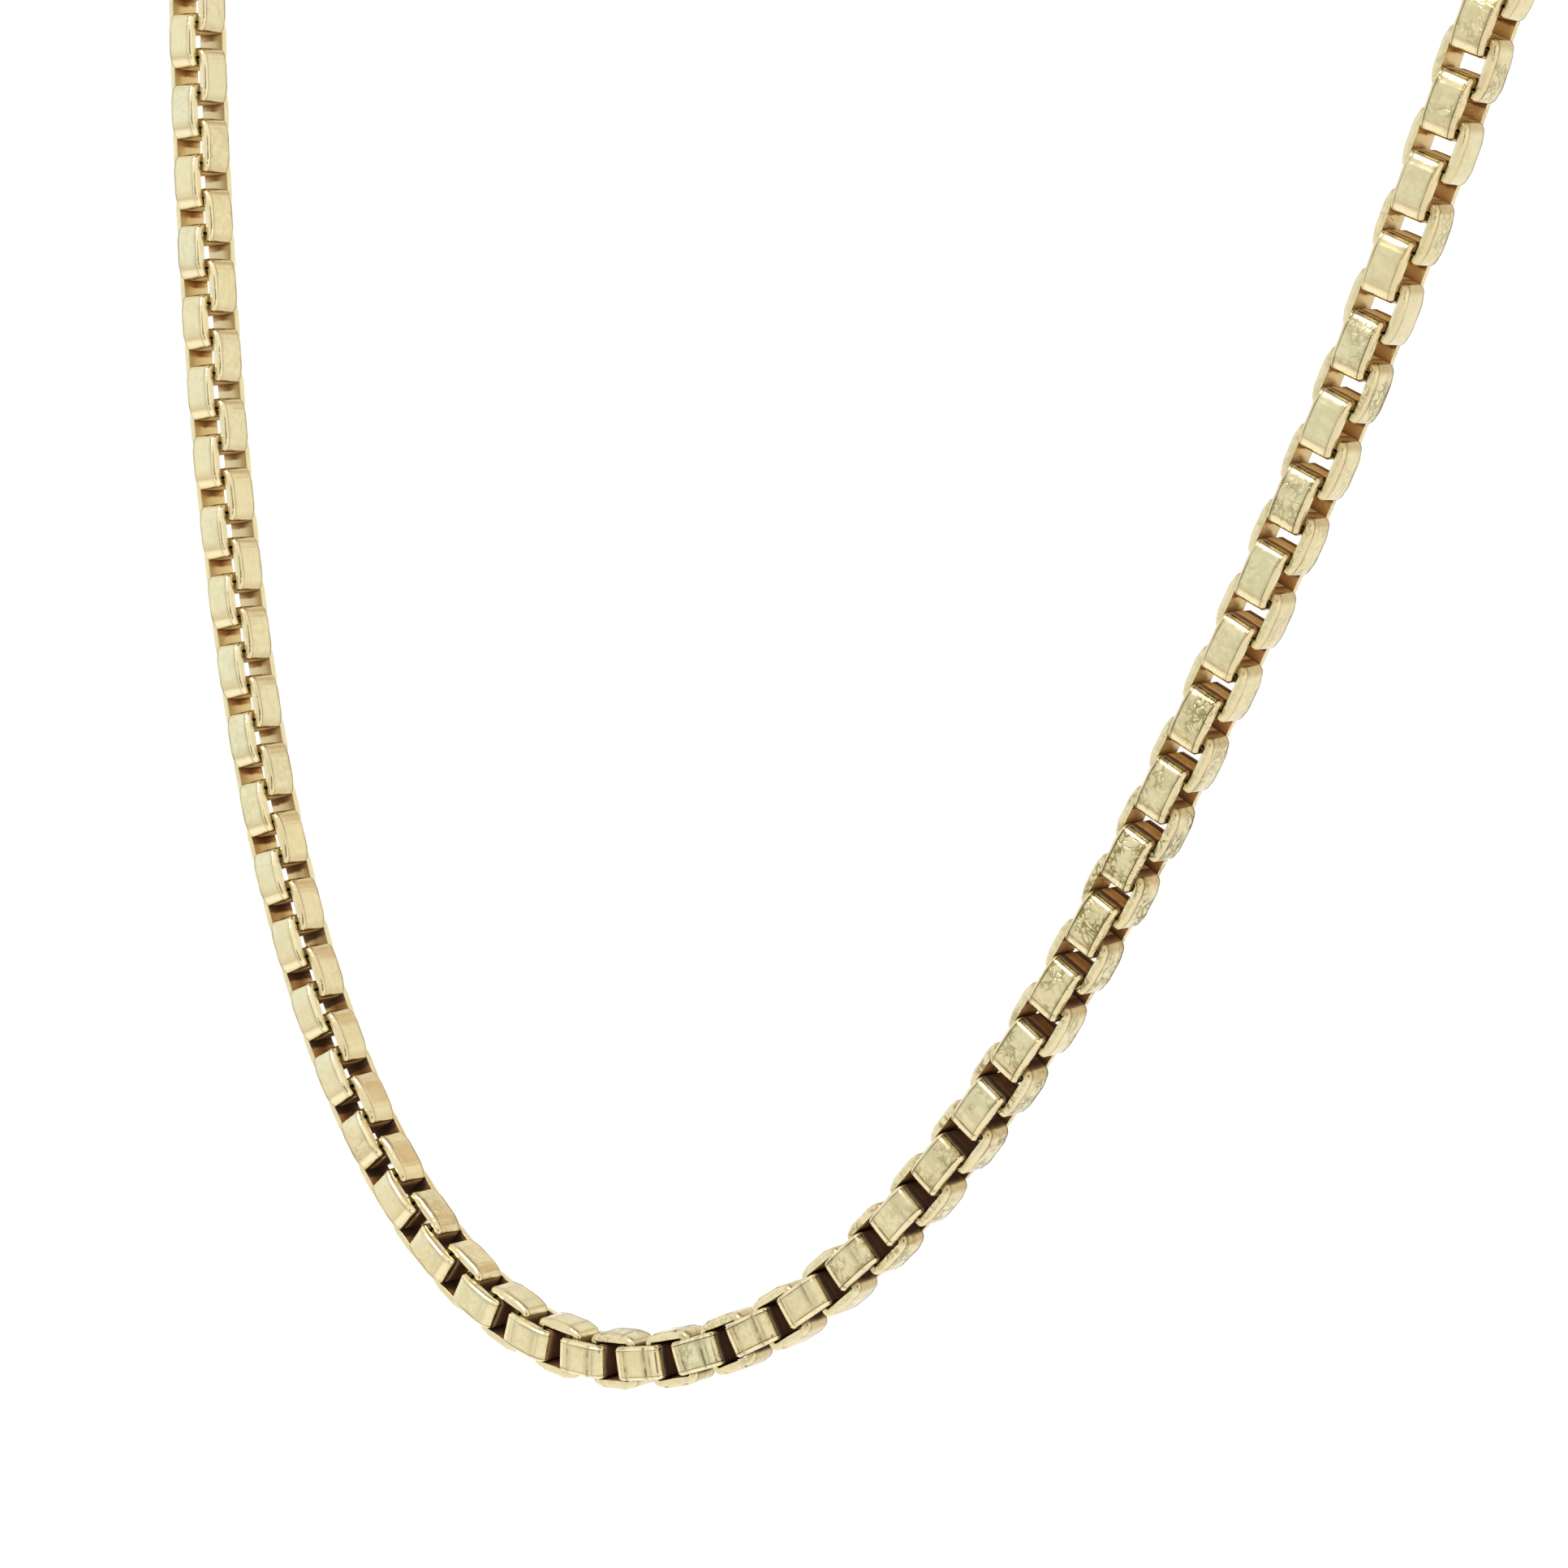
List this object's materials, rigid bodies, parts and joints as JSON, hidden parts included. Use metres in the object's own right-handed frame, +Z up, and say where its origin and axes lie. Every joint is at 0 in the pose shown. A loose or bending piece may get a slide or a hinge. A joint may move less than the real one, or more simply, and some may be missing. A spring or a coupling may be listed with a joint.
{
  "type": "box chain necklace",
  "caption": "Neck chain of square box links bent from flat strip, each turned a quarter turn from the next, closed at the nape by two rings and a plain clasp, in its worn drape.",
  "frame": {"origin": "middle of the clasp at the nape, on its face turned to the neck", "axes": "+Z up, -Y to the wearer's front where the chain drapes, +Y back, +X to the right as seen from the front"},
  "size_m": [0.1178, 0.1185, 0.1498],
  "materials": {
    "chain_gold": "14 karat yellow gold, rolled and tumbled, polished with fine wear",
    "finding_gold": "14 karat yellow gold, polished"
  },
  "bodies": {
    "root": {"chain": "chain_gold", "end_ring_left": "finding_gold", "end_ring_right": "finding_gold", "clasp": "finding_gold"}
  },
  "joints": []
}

◆ Request ◆
Make an exact copy of all the data.

◆ Task solution ◆
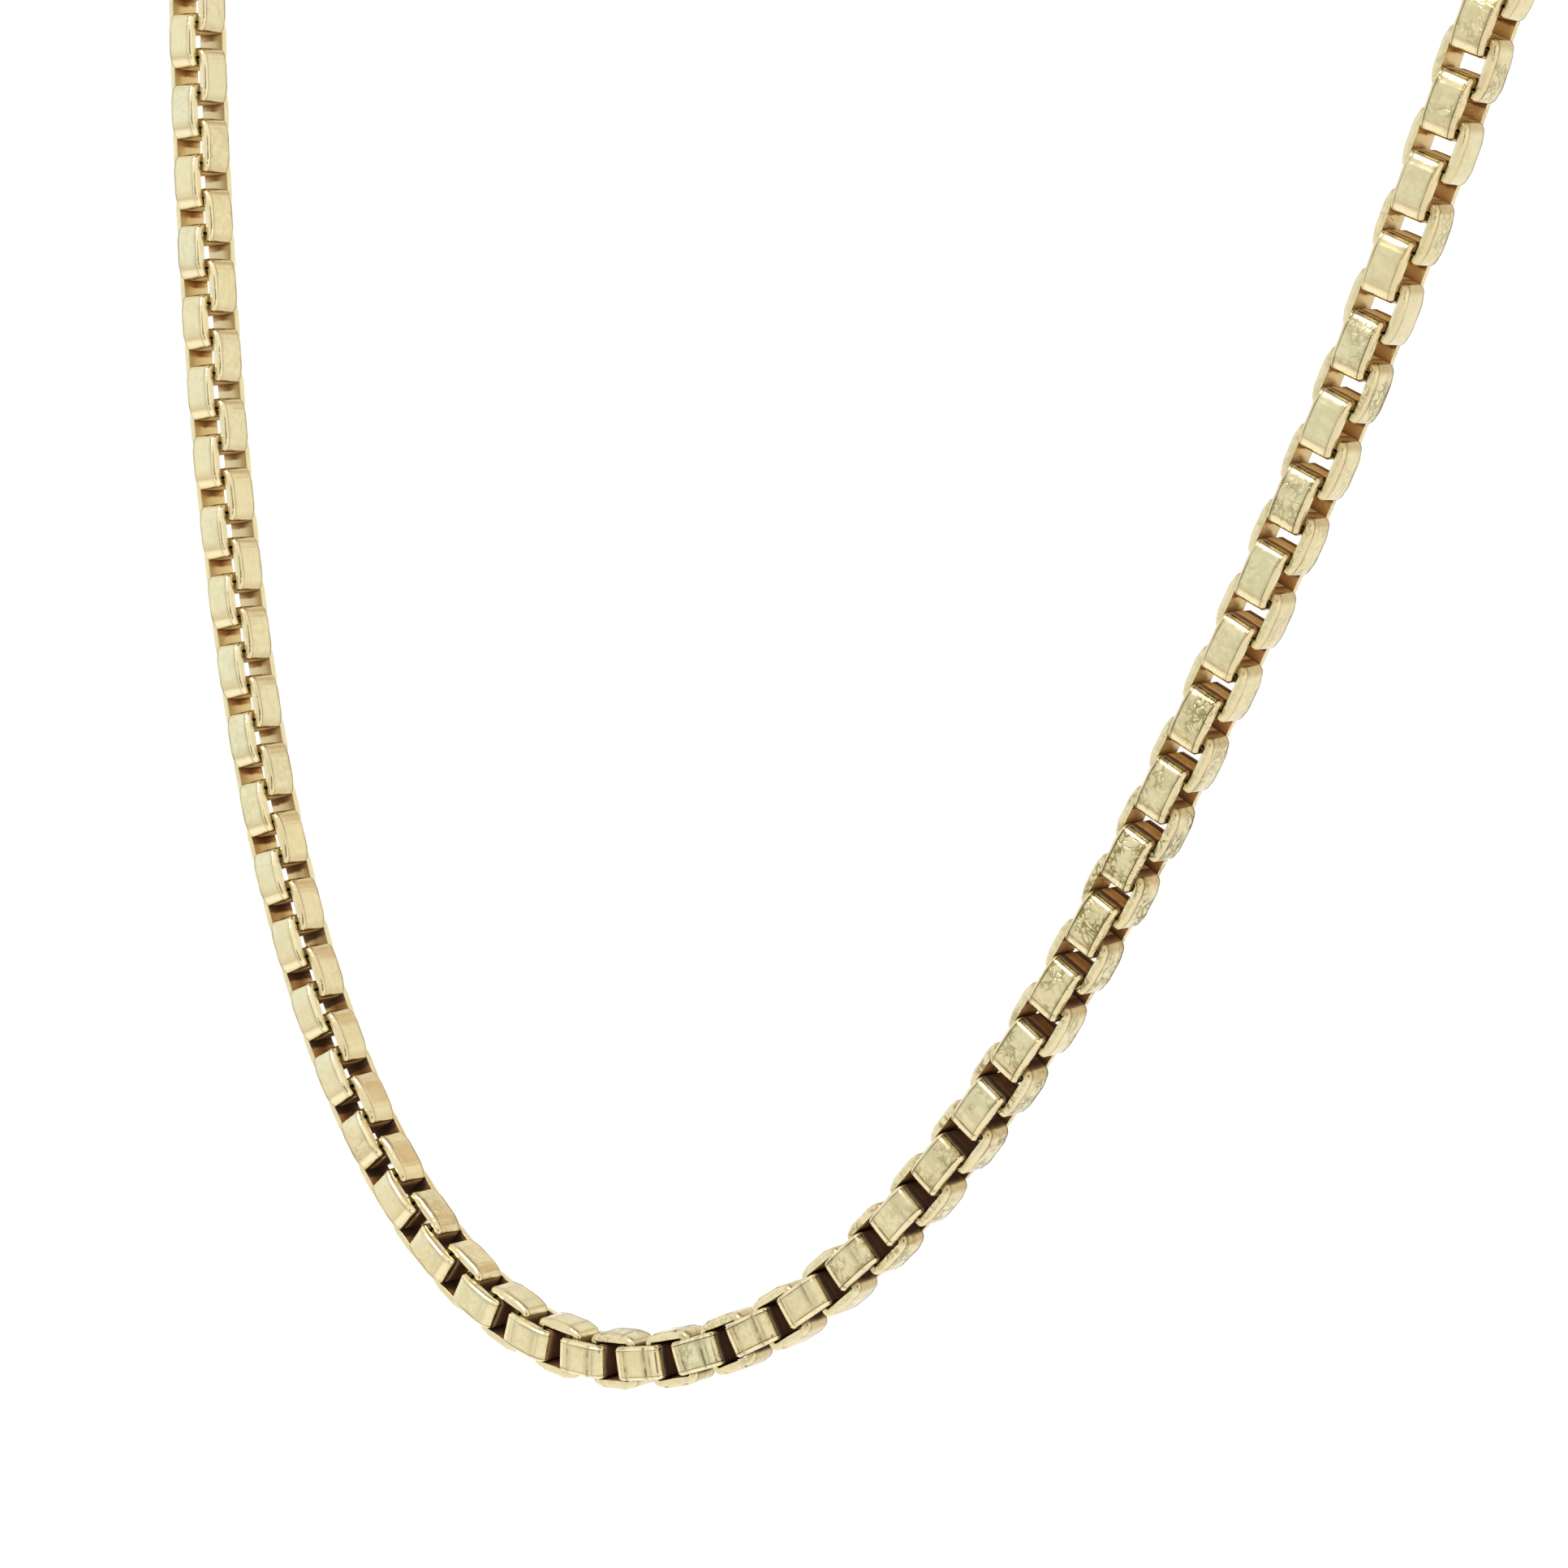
List this object's materials, rigid bodies, parts and joints as JSON, hidden parts included. Use metres in the object's own right-handed frame, +Z up, and say where its origin and axes lie. Every joint is at 0 in the pose shown. A loose or bending piece may get a slide or a hinge. A joint may move less than the real one, or more simply, and some may be missing. A spring or a coupling may be listed with a joint.
{
  "type": "box chain necklace",
  "caption": "Neck chain of square box links bent from flat strip, each turned a quarter turn from the next, closed at the nape by two rings and a plain clasp, in its worn drape.",
  "frame": {"origin": "middle of the clasp at the nape, on its face turned to the neck", "axes": "+Z up, -Y to the wearer's front where the chain drapes, +Y back, +X to the right as seen from the front"},
  "size_m": [0.1178, 0.1185, 0.1498],
  "materials": {
    "chain_gold": "14 karat yellow gold, rolled and tumbled, polished with fine wear",
    "finding_gold": "14 karat yellow gold, polished"
  },
  "bodies": {
    "root": {"chain": "chain_gold", "end_ring_left": "finding_gold", "end_ring_right": "finding_gold", "clasp": "finding_gold"}
  },
  "joints": []
}